Object data in JSON:
<<<<
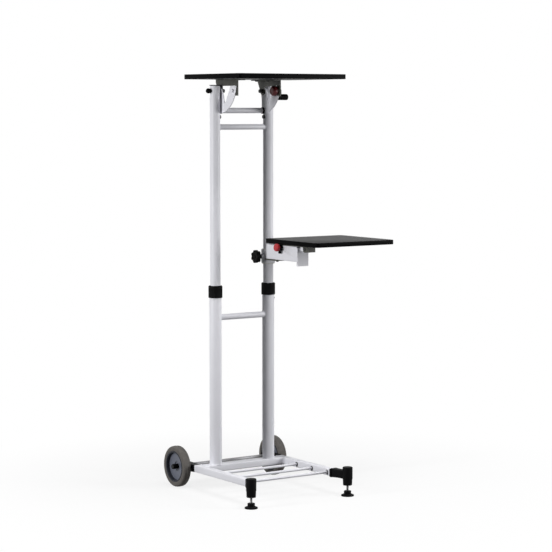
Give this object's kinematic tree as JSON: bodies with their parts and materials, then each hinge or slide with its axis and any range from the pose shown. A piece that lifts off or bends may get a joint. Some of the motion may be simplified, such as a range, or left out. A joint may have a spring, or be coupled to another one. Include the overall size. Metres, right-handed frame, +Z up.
{
  "type": "projector cart",
  "caption": "Tall tube-frame cart on rear wheels and levelling feet, with a tilting top table, telescoping posts and a swivelling side shelf on an arm.",
  "frame": {"origin": "centre of the footprint of the bounding box, on the floor that the wheels and foot pads stand on", "axes": "+Z up along the posts; -Y to the front, where the levelling feet are; +X to the side with the shelf"},
  "size_m": [0.5996, 0.5426, 1.369],
  "materials": {
    "frame_white": "white powder coat, satin, faint orange peel",
    "plate_olive": "dark olive-grey painted steel, satin",
    "black_plastic": "moulded black plastic, fine texture",
    "board_black": "fibreboard with glossy black laminate",
    "edging_black": "black edging strip, glossy",
    "cap_red": "red moulded plastic cap",
    "tyre_grey": "grey-brown solid rubber, fine scuffs",
    "rim_grey": "blue-grey moulded plastic",
    "steel": "zinc-plated steel",
    "bolt_black": "blackened steel fasteners",
    "nylon": "natural nylon bearing bush"
  },
  "bodies": {
    "base": {"side_rail_left": "frame_white", "side_rail_right": "frame_white", "rear_beam": "frame_white", "tray_rods": "frame_white", "rod_grommets": "black_plastic", "outer_post_left": "frame_white", "outer_post_right": "frame_white", "lower_crossbar": "frame_white", "guide_bushes": "nylon", "wheel_brackets": "black_plastic", "axle": "steel", "axle_caps": "black_plastic", "foot_elbows": "black_plastic", "foot_inserts": "steel", "stop_screw": "bolt_black"},
    "wheel_left": {"wheel_rim_left": "rim_grey", "tyre_left": "tyre_grey", "wheel_bush_left": "nylon"},
    "wheel_right": {"wheel_rim_right": "rim_grey", "tyre_right": "tyre_grey", "wheel_bush_right": "nylon"},
    "lock_left": {"lock_collar_left": "black_plastic"},
    "lock_right": {"lock_collar_right": "black_plastic"},
    "foot_left": {"foot_pad_left": "black_plastic"},
    "foot_right": {"foot_pad_right": "black_plastic"},
    "stud_left": {"foot_stud_left": "steel"},
    "stud_right": {"foot_stud_right": "steel"},
    "upper_frame": {"inner_post_left": "frame_white", "inner_post_right": "frame_white", "slider_bushes": "nylon", "post_caps": "black_plastic", "upper_crossbar": "frame_white", "head_crossbar": "frame_white", "yoke_plate_left": "frame_white", "yoke_plate_right": "frame_white", "pivot_bolts": "bolt_black", "pivot_caps": "black_plastic", "plate_bolts": "bolt_black"},
    "table": {"table_bracket_left": "plate_olive", "table_bracket_right": "plate_olive", "table_board": "board_black", "table_edge": "edging_black", "table_screws": "bolt_black"},
    "table_clamp": {"table_clamp_cap": "cap_red", "table_clamp_crank": "black_plastic"},
    "arm_bush": {"arm_bush_rings": "nylon"},
    "arm": {"arm_collar": "frame_white", "arm_tube": "frame_white", "arm_end_plate": "frame_white", "arm_gusset": "plate_olive", "hinge_pin": "steel"},
    "star_knob": {"star_knob": "black_plastic", "knob_screw": "steel"},
    "shelf": {"shelf_bracket": "plate_olive", "shelf_board": "board_black", "shelf_edge": "edging_black", "shelf_screws": "bolt_black"},
    "shelf_clamp": {"shelf_clamp_cap": "cap_red", "shelf_clamp_knob": "black_plastic"}
  },
  "joints": [
    {"name": "wheel_left_spin", "type": "hinge", "parent": "base", "child": "wheel_left", "pos_m": [-0.2777, 0.20283, 0.0685], "axis": [1, 0, 0], "continuous": true},
    {"name": "wheel_right_spin", "type": "hinge", "parent": "base", "child": "wheel_right", "pos_m": [0.1073, 0.20283, 0.0685], "axis": [1, 0, 0], "continuous": true},
    {"name": "lock_left_twist", "type": "hinge", "parent": "base", "child": "lock_left", "pos_m": [-0.1902, 0.10083, 0.657], "axis": [0, 0, 1], "range_deg": [0, 120]},
    {"name": "lock_right_twist", "type": "hinge", "parent": "base", "child": "lock_right", "pos_m": [0.0198, 0.10083, 0.657], "axis": [0, 0, 1], "range_deg": [0, 120]},
    {"name": "foot_left_lift", "type": "slide", "parent": "base", "child": "foot_left", "axis": [0, 0, 1], "range_m": [-0.012, 0.012]},
    {"name": "foot_right_lift", "type": "slide", "parent": "base", "child": "foot_right", "axis": [0, 0, 1], "range_m": [-0.012, 0.012]},
    {"name": "stud_left_turn", "type": "hinge", "parent": "foot_left", "child": "stud_left", "pos_m": [-0.2788, -0.24491, 0.04], "axis": [0, 0, 1], "range_deg": [-3461, 3461]},
    {"name": "stud_right_turn", "type": "hinge", "parent": "foot_right", "child": "stud_right", "pos_m": [0.0943, -0.25033, 0.04], "axis": [0, 0, 1], "range_deg": [-3461, 3461]},
    {"name": "height", "type": "slide", "parent": "base", "child": "upper_frame", "axis": [0, 0, 1], "range_m": [-0.045, 0.2]},
    {"name": "table_tilt", "type": "hinge", "parent": "upper_frame", "child": "table", "pos_m": [-0.0852, 0.10083, 1.316], "axis": [1, 0, 0], "range_deg": [-4, 8]},
    {"name": "table_clamp_turn", "type": "hinge", "parent": "upper_frame", "child": "table_clamp", "pos_m": [0.0048, 0.01883, 1.316], "axis": [1, 0, 0], "range_deg": [-80, 0]},
    {"name": "arm_height", "type": "slide", "parent": "upper_frame", "child": "arm_bush", "axis": [0, 0, 1], "range_m": [-0.012, 0.3]},
    {"name": "arm_swing", "type": "hinge", "parent": "arm_bush", "child": "arm", "pos_m": [0.0198, 0.10083, 0.766], "axis": [0, 0, 1], "range_deg": [-60, 150]},
    {"name": "star_knob_turn", "type": "hinge", "parent": "arm", "child": "star_knob", "pos_m": [-0.0202, 0.10083, 0.766], "axis": [-1, 0, 0], "range_deg": [0, 360]},
    {"name": "shelf_tilt", "type": "hinge", "parent": "arm", "child": "shelf", "pos_m": [0.0198, -0.13517, 0.803], "axis": [1, 0, 0], "range_deg": [0, 10]},
    {"name": "shelf_clamp_turn", "type": "hinge", "parent": "arm", "child": "shelf_clamp", "pos_m": [0.0198, -0.00917, 0.802], "axis": [1, 0, 0], "range_deg": [-60, 60]}
  ],
  "couplings": [
    {"joint": "stud_left_turn", "follows": "foot_left_lift", "rad_per_m": 5026.5},
    {"joint": "stud_right_turn", "follows": "foot_right_lift", "rad_per_m": 5026.5}
  ]
}
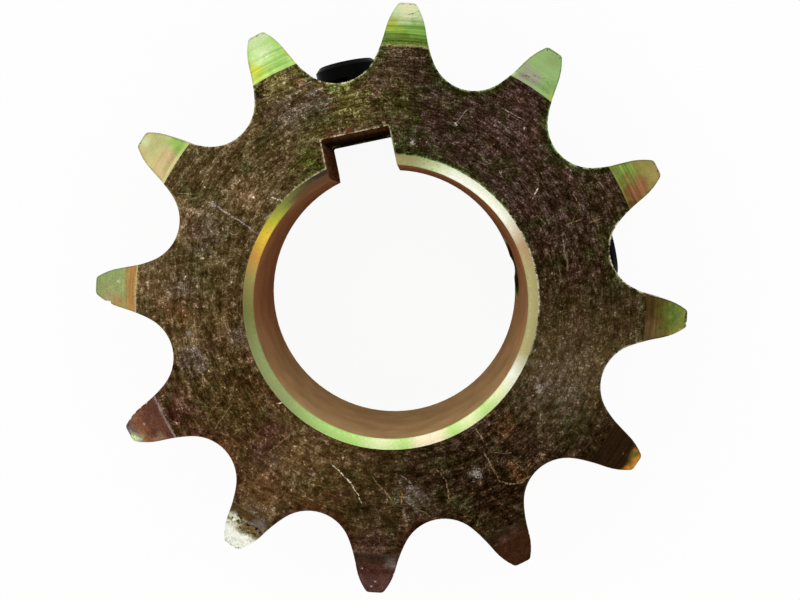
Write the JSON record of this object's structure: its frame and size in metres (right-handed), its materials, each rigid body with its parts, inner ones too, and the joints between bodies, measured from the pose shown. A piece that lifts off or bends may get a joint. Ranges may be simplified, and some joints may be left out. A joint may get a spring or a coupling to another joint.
{
  "type": "chain sprocket",
  "caption": "Toothed wheel for roller chain, with a hub on one side, a keyed bore and set screws that lock it on a shaft.",
  "frame": {"origin": "on the bore axis, at the hub's end face, which the part lies on", "axes": "+Z along the bore axis from the hub's end face to the toothed plate; +Y through the middle of the keyway and of one tooth gap; +X along the second set screw"},
  "size_m": [0.1068, 0.1068, 0.0381],
  "materials": {
    "yellow_zinc_steel": "steel, zinc plated and yellow chromated, worn to an olive brown with green and tan sheen",
    "black_oxide_steel": "alloy steel, black oxide, slightly oily"
  },
  "bodies": {
    "root": {"sprocket": "yellow_zinc_steel", "keyway_set_screw": "black_oxide_steel", "side_set_screw": "black_oxide_steel"}
  },
  "joints": []
}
>>>>
- What is asked
Reproduce each record shown above without altering a single word.

- Task response
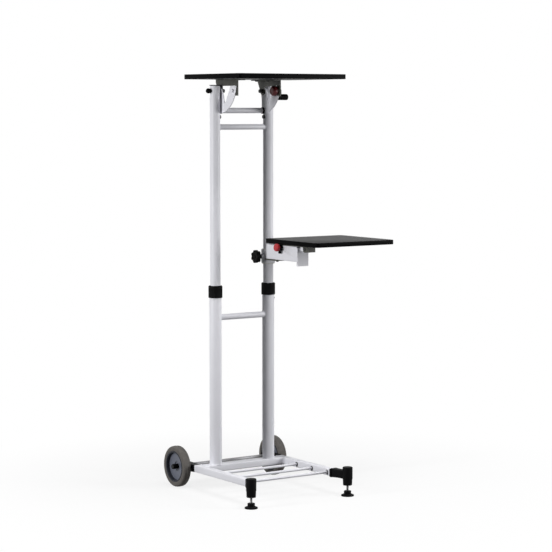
Give this object's kinematic tree as JSON: bodies with their parts and materials, then each hinge or slide with its axis and any range from the pose shown. A piece that lifts off or bends may get a joint. Some of the motion may be simplified, such as a range, or left out. A joint may have a spring, or be coupled to another one. Include the overall size. Metres, right-handed frame, +Z up.
{
  "type": "projector cart",
  "caption": "Tall tube-frame cart on rear wheels and levelling feet, with a tilting top table, telescoping posts and a swivelling side shelf on an arm.",
  "frame": {"origin": "centre of the footprint of the bounding box, on the floor that the wheels and foot pads stand on", "axes": "+Z up along the posts; -Y to the front, where the levelling feet are; +X to the side with the shelf"},
  "size_m": [0.5996, 0.5426, 1.369],
  "materials": {
    "frame_white": "white powder coat, satin, faint orange peel",
    "plate_olive": "dark olive-grey painted steel, satin",
    "black_plastic": "moulded black plastic, fine texture",
    "board_black": "fibreboard with glossy black laminate",
    "edging_black": "black edging strip, glossy",
    "cap_red": "red moulded plastic cap",
    "tyre_grey": "grey-brown solid rubber, fine scuffs",
    "rim_grey": "blue-grey moulded plastic",
    "steel": "zinc-plated steel",
    "bolt_black": "blackened steel fasteners",
    "nylon": "natural nylon bearing bush"
  },
  "bodies": {
    "base": {"side_rail_left": "frame_white", "side_rail_right": "frame_white", "rear_beam": "frame_white", "tray_rods": "frame_white", "rod_grommets": "black_plastic", "outer_post_left": "frame_white", "outer_post_right": "frame_white", "lower_crossbar": "frame_white", "guide_bushes": "nylon", "wheel_brackets": "black_plastic", "axle": "steel", "axle_caps": "black_plastic", "foot_elbows": "black_plastic", "foot_inserts": "steel", "stop_screw": "bolt_black"},
    "wheel_left": {"wheel_rim_left": "rim_grey", "tyre_left": "tyre_grey", "wheel_bush_left": "nylon"},
    "wheel_right": {"wheel_rim_right": "rim_grey", "tyre_right": "tyre_grey", "wheel_bush_right": "nylon"},
    "lock_left": {"lock_collar_left": "black_plastic"},
    "lock_right": {"lock_collar_right": "black_plastic"},
    "foot_left": {"foot_pad_left": "black_plastic"},
    "foot_right": {"foot_pad_right": "black_plastic"},
    "stud_left": {"foot_stud_left": "steel"},
    "stud_right": {"foot_stud_right": "steel"},
    "upper_frame": {"inner_post_left": "frame_white", "inner_post_right": "frame_white", "slider_bushes": "nylon", "post_caps": "black_plastic", "upper_crossbar": "frame_white", "head_crossbar": "frame_white", "yoke_plate_left": "frame_white", "yoke_plate_right": "frame_white", "pivot_bolts": "bolt_black", "pivot_caps": "black_plastic", "plate_bolts": "bolt_black"},
    "table": {"table_bracket_left": "plate_olive", "table_bracket_right": "plate_olive", "table_board": "board_black", "table_edge": "edging_black", "table_screws": "bolt_black"},
    "table_clamp": {"table_clamp_cap": "cap_red", "table_clamp_crank": "black_plastic"},
    "arm_bush": {"arm_bush_rings": "nylon"},
    "arm": {"arm_collar": "frame_white", "arm_tube": "frame_white", "arm_end_plate": "frame_white", "arm_gusset": "plate_olive", "hinge_pin": "steel"},
    "star_knob": {"star_knob": "black_plastic", "knob_screw": "steel"},
    "shelf": {"shelf_bracket": "plate_olive", "shelf_board": "board_black", "shelf_edge": "edging_black", "shelf_screws": "bolt_black"},
    "shelf_clamp": {"shelf_clamp_cap": "cap_red", "shelf_clamp_knob": "black_plastic"}
  },
  "joints": [
    {"name": "wheel_left_spin", "type": "hinge", "parent": "base", "child": "wheel_left", "pos_m": [-0.2777, 0.20283, 0.0685], "axis": [1, 0, 0], "continuous": true},
    {"name": "wheel_right_spin", "type": "hinge", "parent": "base", "child": "wheel_right", "pos_m": [0.1073, 0.20283, 0.0685], "axis": [1, 0, 0], "continuous": true},
    {"name": "lock_left_twist", "type": "hinge", "parent": "base", "child": "lock_left", "pos_m": [-0.1902, 0.10083, 0.657], "axis": [0, 0, 1], "range_deg": [0, 120]},
    {"name": "lock_right_twist", "type": "hinge", "parent": "base", "child": "lock_right", "pos_m": [0.0198, 0.10083, 0.657], "axis": [0, 0, 1], "range_deg": [0, 120]},
    {"name": "foot_left_lift", "type": "slide", "parent": "base", "child": "foot_left", "axis": [0, 0, 1], "range_m": [-0.012, 0.012]},
    {"name": "foot_right_lift", "type": "slide", "parent": "base", "child": "foot_right", "axis": [0, 0, 1], "range_m": [-0.012, 0.012]},
    {"name": "stud_left_turn", "type": "hinge", "parent": "foot_left", "child": "stud_left", "pos_m": [-0.2788, -0.24491, 0.04], "axis": [0, 0, 1], "range_deg": [-3461, 3461]},
    {"name": "stud_right_turn", "type": "hinge", "parent": "foot_right", "child": "stud_right", "pos_m": [0.0943, -0.25033, 0.04], "axis": [0, 0, 1], "range_deg": [-3461, 3461]},
    {"name": "height", "type": "slide", "parent": "base", "child": "upper_frame", "axis": [0, 0, 1], "range_m": [-0.045, 0.2]},
    {"name": "table_tilt", "type": "hinge", "parent": "upper_frame", "child": "table", "pos_m": [-0.0852, 0.10083, 1.316], "axis": [1, 0, 0], "range_deg": [-4, 8]},
    {"name": "table_clamp_turn", "type": "hinge", "parent": "upper_frame", "child": "table_clamp", "pos_m": [0.0048, 0.01883, 1.316], "axis": [1, 0, 0], "range_deg": [-80, 0]},
    {"name": "arm_height", "type": "slide", "parent": "upper_frame", "child": "arm_bush", "axis": [0, 0, 1], "range_m": [-0.012, 0.3]},
    {"name": "arm_swing", "type": "hinge", "parent": "arm_bush", "child": "arm", "pos_m": [0.0198, 0.10083, 0.766], "axis": [0, 0, 1], "range_deg": [-60, 150]},
    {"name": "star_knob_turn", "type": "hinge", "parent": "arm", "child": "star_knob", "pos_m": [-0.0202, 0.10083, 0.766], "axis": [-1, 0, 0], "range_deg": [0, 360]},
    {"name": "shelf_tilt", "type": "hinge", "parent": "arm", "child": "shelf", "pos_m": [0.0198, -0.13517, 0.803], "axis": [1, 0, 0], "range_deg": [0, 10]},
    {"name": "shelf_clamp_turn", "type": "hinge", "parent": "arm", "child": "shelf_clamp", "pos_m": [0.0198, -0.00917, 0.802], "axis": [1, 0, 0], "range_deg": [-60, 60]}
  ],
  "couplings": [
    {"joint": "stud_left_turn", "follows": "foot_left_lift", "rad_per_m": 5026.5},
    {"joint": "stud_right_turn", "follows": "foot_right_lift", "rad_per_m": 5026.5}
  ]
}
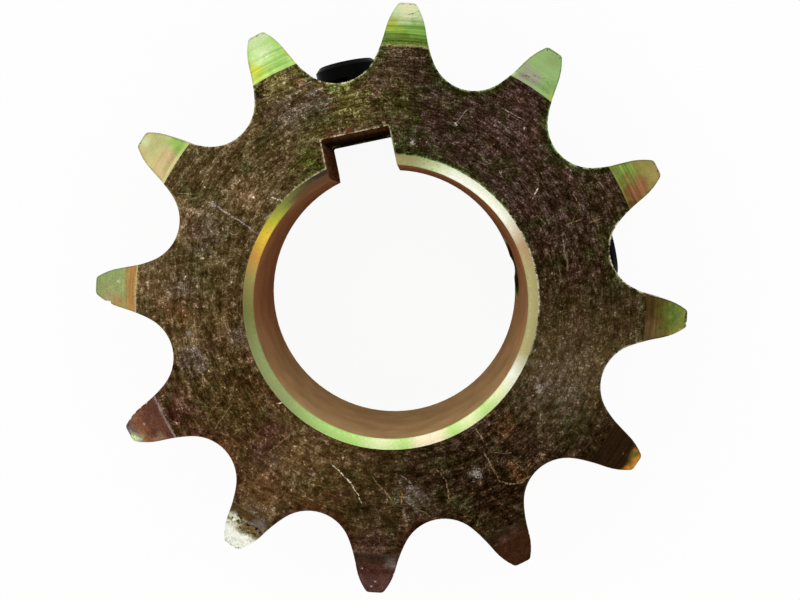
Write the JSON record of this object's structure: its frame and size in metres (right-handed), its materials, each rigid body with its parts, inner ones too, and the joints between bodies, measured from the pose shown. A piece that lifts off or bends may get a joint. Ranges may be simplified, and some joints may be left out. A joint may get a spring or a coupling to another joint.
{
  "type": "chain sprocket",
  "caption": "Toothed wheel for roller chain, with a hub on one side, a keyed bore and set screws that lock it on a shaft.",
  "frame": {"origin": "on the bore axis, at the hub's end face, which the part lies on", "axes": "+Z along the bore axis from the hub's end face to the toothed plate; +Y through the middle of the keyway and of one tooth gap; +X along the second set screw"},
  "size_m": [0.1068, 0.1068, 0.0381],
  "materials": {
    "yellow_zinc_steel": "steel, zinc plated and yellow chromated, worn to an olive brown with green and tan sheen",
    "black_oxide_steel": "alloy steel, black oxide, slightly oily"
  },
  "bodies": {
    "root": {"sprocket": "yellow_zinc_steel", "keyway_set_screw": "black_oxide_steel", "side_set_screw": "black_oxide_steel"}
  },
  "joints": []
}